» WORK TO BE COMPLETED
Output the material beneath exactly, leaving nothing out.

» MATERIAL PROVIDED
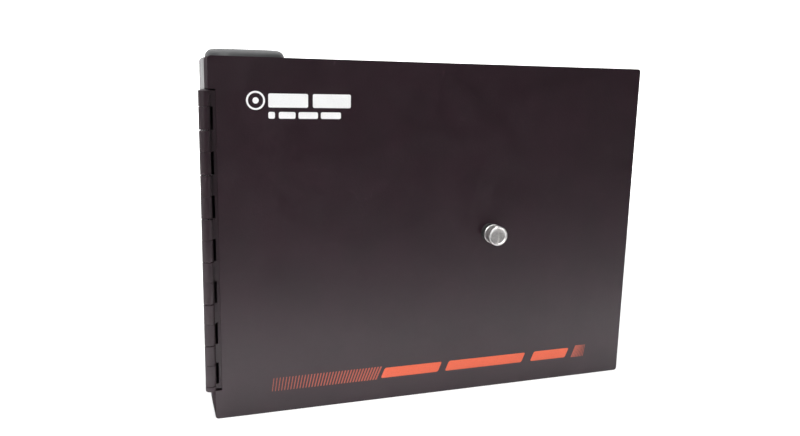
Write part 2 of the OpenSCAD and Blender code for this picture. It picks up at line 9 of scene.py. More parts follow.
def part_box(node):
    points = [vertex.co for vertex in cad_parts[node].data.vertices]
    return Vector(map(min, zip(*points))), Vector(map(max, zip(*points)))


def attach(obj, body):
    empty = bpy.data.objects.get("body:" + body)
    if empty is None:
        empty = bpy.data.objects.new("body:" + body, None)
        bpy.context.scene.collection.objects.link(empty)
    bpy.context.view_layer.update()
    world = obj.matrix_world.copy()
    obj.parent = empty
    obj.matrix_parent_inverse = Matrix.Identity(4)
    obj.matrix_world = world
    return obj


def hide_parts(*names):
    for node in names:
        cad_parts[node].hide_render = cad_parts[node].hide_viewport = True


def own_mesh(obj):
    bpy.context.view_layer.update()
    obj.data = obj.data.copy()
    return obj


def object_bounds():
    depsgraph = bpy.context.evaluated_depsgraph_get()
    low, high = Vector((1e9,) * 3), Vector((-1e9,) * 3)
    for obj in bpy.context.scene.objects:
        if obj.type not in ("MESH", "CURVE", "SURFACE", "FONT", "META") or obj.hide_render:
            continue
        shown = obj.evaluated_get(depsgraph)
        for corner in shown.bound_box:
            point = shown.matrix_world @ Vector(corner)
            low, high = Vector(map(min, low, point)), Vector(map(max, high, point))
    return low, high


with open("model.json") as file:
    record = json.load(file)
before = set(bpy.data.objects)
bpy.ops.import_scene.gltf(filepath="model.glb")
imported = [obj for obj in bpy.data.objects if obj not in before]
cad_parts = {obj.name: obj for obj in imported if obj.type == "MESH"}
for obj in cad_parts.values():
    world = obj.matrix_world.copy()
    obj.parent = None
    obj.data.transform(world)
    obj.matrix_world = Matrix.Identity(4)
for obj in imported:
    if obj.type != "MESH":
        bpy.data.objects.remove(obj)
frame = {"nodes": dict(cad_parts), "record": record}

» CORRECT RESPONSE
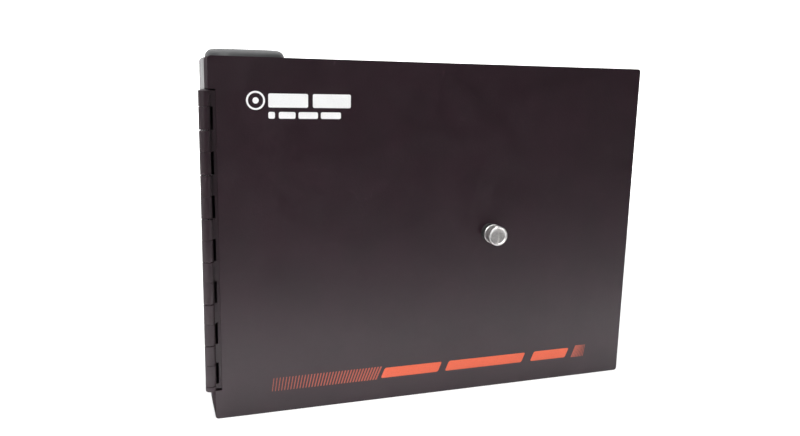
Write part 2 of the OpenSCAD and Blender code for this picture. It picks up at line 9 of scene.py. More parts follow.
def part_box(node):
    points = [vertex.co for vertex in cad_parts[node].data.vertices]
    return Vector(map(min, zip(*points))), Vector(map(max, zip(*points)))


def attach(obj, body):
    empty = bpy.data.objects.get("body:" + body)
    if empty is None:
        empty = bpy.data.objects.new("body:" + body, None)
        bpy.context.scene.collection.objects.link(empty)
    bpy.context.view_layer.update()
    world = obj.matrix_world.copy()
    obj.parent = empty
    obj.matrix_parent_inverse = Matrix.Identity(4)
    obj.matrix_world = world
    return obj


def hide_parts(*names):
    for node in names:
        cad_parts[node].hide_render = cad_parts[node].hide_viewport = True


def own_mesh(obj):
    bpy.context.view_layer.update()
    obj.data = obj.data.copy()
    return obj


def object_bounds():
    depsgraph = bpy.context.evaluated_depsgraph_get()
    low, high = Vector((1e9,) * 3), Vector((-1e9,) * 3)
    for obj in bpy.context.scene.objects:
        if obj.type not in ("MESH", "CURVE", "SURFACE", "FONT", "META") or obj.hide_render:
            continue
        shown = obj.evaluated_get(depsgraph)
        for corner in shown.bound_box:
            point = shown.matrix_world @ Vector(corner)
            low, high = Vector(map(min, low, point)), Vector(map(max, high, point))
    return low, high


with open("model.json") as file:
    record = json.load(file)
before = set(bpy.data.objects)
bpy.ops.import_scene.gltf(filepath="model.glb")
imported = [obj for obj in bpy.data.objects if obj not in before]
cad_parts = {obj.name: obj for obj in imported if obj.type == "MESH"}
for obj in cad_parts.values():
    world = obj.matrix_world.copy()
    obj.parent = None
    obj.data.transform(world)
    obj.matrix_world = Matrix.Identity(4)
for obj in imported:
    if obj.type != "MESH":
        bpy.data.objects.remove(obj)
frame = {"nodes": dict(cad_parts), "record": record}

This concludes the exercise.